> SUPPLIED MATERIAL
⟨

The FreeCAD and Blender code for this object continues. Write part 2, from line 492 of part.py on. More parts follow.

⟩
⟨

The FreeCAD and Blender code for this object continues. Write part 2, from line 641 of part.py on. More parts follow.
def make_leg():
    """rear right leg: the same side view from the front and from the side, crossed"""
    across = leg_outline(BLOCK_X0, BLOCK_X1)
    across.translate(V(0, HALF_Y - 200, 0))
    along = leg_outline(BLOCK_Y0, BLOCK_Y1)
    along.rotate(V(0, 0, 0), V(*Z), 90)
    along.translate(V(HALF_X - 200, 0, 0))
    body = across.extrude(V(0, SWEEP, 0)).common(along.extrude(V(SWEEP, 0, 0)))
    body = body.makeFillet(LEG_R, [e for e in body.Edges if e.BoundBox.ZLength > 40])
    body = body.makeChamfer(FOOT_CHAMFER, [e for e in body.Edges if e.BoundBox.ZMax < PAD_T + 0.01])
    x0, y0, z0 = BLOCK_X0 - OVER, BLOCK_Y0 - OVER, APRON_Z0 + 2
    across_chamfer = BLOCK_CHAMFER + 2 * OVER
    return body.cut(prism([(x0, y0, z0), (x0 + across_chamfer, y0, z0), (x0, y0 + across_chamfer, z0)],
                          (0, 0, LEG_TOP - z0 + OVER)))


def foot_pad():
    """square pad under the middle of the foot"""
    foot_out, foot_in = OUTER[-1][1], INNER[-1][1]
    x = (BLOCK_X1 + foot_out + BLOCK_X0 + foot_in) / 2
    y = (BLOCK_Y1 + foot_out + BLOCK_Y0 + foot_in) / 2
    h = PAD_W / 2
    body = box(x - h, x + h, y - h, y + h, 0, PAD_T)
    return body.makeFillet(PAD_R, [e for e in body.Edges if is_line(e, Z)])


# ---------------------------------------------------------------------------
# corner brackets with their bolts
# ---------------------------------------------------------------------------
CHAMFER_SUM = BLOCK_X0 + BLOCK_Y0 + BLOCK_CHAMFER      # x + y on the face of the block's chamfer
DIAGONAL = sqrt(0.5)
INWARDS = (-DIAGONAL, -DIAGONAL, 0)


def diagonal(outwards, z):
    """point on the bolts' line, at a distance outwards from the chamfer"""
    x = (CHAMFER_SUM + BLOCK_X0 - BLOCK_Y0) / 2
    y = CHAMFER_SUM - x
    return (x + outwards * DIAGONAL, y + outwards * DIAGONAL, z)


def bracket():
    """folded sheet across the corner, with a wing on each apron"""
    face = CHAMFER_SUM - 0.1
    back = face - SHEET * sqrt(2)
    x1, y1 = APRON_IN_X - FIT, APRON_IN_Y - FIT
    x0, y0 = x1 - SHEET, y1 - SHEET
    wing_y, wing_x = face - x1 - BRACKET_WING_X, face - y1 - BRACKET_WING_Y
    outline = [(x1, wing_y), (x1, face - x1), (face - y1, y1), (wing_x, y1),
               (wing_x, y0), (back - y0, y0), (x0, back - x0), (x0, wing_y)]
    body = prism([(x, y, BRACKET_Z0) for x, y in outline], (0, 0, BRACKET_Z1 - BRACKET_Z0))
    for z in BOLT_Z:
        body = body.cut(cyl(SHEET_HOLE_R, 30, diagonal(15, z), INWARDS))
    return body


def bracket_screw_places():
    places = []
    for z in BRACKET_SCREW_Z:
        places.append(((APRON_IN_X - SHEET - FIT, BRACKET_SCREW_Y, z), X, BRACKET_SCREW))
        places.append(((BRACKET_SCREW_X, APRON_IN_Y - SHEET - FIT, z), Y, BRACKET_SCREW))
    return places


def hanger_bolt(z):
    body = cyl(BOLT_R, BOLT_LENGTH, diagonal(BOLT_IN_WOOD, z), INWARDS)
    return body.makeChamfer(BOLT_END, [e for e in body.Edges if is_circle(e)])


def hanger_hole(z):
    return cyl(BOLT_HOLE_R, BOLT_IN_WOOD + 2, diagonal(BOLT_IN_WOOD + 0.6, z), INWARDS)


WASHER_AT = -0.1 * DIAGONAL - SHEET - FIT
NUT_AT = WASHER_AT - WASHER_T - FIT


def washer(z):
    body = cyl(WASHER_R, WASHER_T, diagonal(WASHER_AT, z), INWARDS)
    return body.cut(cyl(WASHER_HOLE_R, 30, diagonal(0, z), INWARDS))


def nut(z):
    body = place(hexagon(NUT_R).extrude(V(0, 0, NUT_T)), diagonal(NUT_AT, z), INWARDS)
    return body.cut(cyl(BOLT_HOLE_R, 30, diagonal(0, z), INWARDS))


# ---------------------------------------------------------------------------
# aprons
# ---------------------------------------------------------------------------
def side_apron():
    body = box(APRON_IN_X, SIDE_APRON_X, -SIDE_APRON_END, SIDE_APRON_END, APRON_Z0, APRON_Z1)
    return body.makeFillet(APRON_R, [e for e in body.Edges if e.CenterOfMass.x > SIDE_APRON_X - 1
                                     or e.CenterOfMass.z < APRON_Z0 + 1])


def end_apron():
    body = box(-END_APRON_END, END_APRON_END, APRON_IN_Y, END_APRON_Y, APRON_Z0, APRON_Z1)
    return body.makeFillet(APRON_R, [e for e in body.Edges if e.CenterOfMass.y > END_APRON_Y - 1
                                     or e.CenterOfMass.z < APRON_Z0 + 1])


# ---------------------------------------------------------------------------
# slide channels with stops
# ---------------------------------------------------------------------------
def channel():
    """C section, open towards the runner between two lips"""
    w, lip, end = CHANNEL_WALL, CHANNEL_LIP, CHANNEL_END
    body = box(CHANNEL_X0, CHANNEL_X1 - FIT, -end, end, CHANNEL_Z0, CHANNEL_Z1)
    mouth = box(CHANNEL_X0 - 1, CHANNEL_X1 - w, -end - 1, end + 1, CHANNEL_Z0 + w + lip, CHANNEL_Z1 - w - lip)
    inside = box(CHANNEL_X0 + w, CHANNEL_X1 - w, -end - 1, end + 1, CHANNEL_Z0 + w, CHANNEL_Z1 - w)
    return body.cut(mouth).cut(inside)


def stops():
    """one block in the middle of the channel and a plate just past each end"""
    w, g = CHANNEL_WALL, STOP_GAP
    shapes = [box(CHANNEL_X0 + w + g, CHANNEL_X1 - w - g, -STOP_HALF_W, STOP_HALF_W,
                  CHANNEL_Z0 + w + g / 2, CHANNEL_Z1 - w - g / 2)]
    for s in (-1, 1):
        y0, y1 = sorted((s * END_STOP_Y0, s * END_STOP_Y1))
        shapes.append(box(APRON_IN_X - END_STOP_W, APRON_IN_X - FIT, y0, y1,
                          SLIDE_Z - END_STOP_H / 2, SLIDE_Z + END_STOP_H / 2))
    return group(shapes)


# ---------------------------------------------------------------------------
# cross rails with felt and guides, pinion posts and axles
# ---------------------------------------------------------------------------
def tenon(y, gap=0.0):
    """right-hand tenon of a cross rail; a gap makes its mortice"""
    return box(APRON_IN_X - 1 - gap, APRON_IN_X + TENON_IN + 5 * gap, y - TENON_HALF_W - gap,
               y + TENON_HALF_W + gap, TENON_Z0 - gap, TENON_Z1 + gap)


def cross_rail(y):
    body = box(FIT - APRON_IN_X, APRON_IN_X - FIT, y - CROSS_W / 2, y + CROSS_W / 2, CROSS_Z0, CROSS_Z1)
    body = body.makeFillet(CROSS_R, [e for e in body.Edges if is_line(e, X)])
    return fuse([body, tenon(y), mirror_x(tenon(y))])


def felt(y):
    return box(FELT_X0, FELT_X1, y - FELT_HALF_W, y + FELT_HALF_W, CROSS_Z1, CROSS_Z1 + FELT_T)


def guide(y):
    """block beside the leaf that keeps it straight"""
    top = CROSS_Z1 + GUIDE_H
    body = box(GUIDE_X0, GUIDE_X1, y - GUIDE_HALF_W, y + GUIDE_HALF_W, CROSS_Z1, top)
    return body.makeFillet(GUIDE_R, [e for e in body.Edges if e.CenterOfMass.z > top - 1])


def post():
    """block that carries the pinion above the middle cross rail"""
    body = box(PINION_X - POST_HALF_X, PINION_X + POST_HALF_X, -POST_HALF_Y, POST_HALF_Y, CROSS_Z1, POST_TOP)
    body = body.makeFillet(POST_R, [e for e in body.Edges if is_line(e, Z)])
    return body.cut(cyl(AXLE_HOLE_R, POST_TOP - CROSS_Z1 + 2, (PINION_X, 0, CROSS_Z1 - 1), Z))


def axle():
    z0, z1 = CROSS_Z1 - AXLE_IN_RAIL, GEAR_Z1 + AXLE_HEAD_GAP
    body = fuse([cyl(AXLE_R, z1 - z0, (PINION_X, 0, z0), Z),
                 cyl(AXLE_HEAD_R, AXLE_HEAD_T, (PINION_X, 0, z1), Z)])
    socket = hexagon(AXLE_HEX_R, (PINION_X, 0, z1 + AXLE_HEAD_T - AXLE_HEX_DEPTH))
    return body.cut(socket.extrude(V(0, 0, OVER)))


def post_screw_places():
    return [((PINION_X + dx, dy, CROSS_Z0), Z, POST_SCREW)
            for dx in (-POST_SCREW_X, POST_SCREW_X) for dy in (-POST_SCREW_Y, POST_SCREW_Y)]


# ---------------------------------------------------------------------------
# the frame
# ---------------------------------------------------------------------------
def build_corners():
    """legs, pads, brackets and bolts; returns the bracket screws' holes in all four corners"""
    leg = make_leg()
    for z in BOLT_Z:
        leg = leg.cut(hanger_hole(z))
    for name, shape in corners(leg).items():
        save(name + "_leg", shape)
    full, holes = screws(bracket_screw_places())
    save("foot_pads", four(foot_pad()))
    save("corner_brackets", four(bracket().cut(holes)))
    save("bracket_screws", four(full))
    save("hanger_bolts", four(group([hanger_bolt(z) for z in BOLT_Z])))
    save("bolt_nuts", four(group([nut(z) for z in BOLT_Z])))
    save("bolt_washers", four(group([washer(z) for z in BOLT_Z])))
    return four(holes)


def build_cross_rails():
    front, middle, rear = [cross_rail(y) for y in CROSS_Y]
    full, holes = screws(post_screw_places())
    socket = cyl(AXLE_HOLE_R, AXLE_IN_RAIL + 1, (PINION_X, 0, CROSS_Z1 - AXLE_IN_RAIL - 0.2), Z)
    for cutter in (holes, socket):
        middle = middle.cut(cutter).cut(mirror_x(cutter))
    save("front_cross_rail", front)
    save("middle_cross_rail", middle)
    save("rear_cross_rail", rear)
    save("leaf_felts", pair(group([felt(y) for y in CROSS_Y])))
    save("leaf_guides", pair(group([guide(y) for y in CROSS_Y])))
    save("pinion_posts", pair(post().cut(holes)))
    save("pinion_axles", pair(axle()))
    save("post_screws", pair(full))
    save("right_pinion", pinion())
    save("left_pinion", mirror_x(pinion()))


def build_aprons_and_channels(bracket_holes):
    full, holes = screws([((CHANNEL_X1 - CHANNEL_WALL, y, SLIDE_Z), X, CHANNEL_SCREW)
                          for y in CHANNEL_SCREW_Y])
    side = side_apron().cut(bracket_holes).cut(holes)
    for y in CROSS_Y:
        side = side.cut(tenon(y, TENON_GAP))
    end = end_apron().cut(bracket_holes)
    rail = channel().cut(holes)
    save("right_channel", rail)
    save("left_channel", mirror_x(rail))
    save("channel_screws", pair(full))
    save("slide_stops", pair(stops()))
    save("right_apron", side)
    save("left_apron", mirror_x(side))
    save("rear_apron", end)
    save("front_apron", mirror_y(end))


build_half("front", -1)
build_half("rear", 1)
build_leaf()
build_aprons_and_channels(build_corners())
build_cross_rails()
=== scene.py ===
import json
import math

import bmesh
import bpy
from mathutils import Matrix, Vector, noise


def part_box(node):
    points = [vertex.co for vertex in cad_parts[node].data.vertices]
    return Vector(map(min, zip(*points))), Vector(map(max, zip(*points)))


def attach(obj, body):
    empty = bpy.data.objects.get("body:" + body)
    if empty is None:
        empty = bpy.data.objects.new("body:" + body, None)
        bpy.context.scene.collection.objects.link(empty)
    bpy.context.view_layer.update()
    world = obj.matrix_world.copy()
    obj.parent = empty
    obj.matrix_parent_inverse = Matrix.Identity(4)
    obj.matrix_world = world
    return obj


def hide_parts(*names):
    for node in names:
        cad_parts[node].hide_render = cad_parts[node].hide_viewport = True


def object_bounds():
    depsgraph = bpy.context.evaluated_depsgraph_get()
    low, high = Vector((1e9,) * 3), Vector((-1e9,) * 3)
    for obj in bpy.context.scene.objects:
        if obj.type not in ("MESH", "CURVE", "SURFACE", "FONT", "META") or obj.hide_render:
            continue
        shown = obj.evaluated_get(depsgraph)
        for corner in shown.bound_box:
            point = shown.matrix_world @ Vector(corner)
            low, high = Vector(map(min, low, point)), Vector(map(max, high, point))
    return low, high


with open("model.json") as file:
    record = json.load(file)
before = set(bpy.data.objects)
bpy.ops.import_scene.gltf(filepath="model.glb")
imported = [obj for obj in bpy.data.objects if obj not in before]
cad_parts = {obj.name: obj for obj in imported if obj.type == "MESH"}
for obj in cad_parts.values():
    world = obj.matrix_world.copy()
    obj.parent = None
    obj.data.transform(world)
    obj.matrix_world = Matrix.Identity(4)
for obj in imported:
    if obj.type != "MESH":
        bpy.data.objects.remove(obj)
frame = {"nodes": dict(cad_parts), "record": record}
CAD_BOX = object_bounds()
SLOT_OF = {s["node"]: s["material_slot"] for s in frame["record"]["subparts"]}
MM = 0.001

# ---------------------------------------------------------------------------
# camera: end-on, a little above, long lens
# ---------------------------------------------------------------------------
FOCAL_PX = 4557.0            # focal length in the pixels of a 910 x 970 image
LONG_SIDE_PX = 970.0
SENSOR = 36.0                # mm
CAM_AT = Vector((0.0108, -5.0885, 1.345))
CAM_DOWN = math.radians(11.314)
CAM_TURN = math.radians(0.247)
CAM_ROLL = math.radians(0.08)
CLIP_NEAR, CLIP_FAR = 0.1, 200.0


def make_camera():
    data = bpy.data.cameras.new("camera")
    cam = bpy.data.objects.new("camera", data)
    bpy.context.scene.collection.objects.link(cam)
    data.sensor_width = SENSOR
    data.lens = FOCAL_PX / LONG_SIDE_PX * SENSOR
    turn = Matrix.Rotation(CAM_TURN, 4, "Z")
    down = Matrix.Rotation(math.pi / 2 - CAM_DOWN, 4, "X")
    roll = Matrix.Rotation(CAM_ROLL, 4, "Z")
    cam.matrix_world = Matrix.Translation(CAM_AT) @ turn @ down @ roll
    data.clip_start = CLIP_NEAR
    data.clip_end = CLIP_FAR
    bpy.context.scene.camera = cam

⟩
⟨

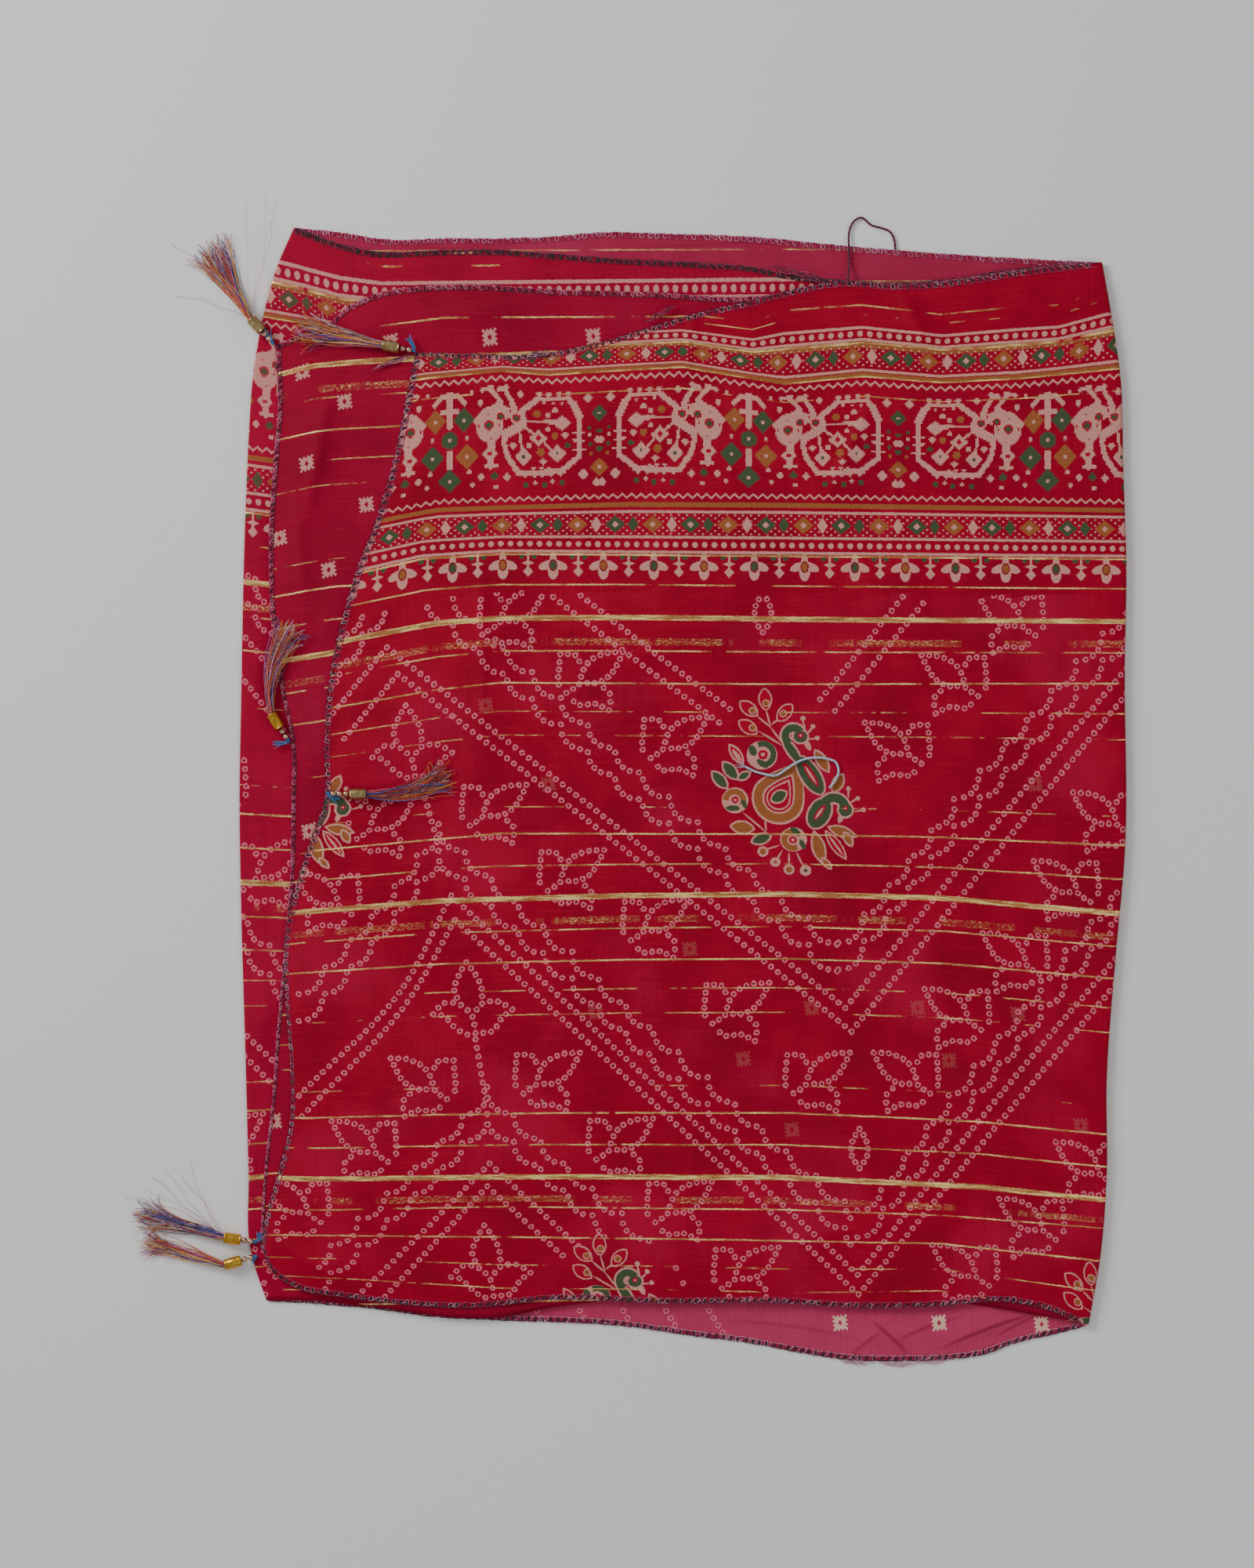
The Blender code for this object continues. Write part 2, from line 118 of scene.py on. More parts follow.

⟩

Provide the number of lines in these entries that hold the word "json", without any accompanying text.

> EXERCISE ANSWER
3